Le 23/11/2022, « l'opérateur national ukrainien Energoatom a déclaré qu'en raison d'une baisse de la fréquence dans le système électrique ukrainien aux centrales nucléaires de Rivné [2 VVER-440 et 2 VVER-1000], d'Ukraine du Sud et de Khmelnitski, la protection d'urgence a fonctionné, à la suite de quoi toutes les unités de puissance ont été automatiquement déconnectées » du réseau [AIEA, 23/11/22].
« La perte complète et simultanée de l'alimentation électrique hors site des centrales nucléaires ukrainiennes montre que la situation en matière de sûreté et de sécurité nucléaires dans le pays est de plus en plus précaire, difficile et potentiellement dangereuse. C'est la première fois que toutes les centrales subissent une perte d'alimentation externe en même temps.
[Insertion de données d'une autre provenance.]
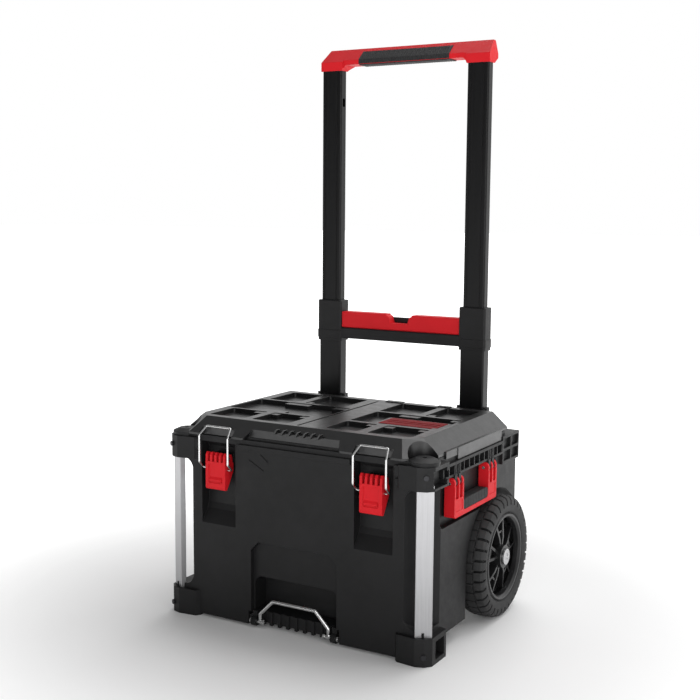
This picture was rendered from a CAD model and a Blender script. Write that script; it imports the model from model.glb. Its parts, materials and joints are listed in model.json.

Cela aurait été totalement inimaginable avant cette guerre tragique. C'est extrêmement préoccupant » [AIEA, 24/11/22].
Le 25/11/2022, « l'Ukraine a également confirmé aujourd'hui à l'AIEA que les trois autres centrales nucléaires - Rivné, Ukraine du Sud et Khmelnytskyy - avaient été reconnectées au réseau et fonctionnaient pour produire l'électricité nécessaire aux besoins du pays » [AIEA, 25/11/22].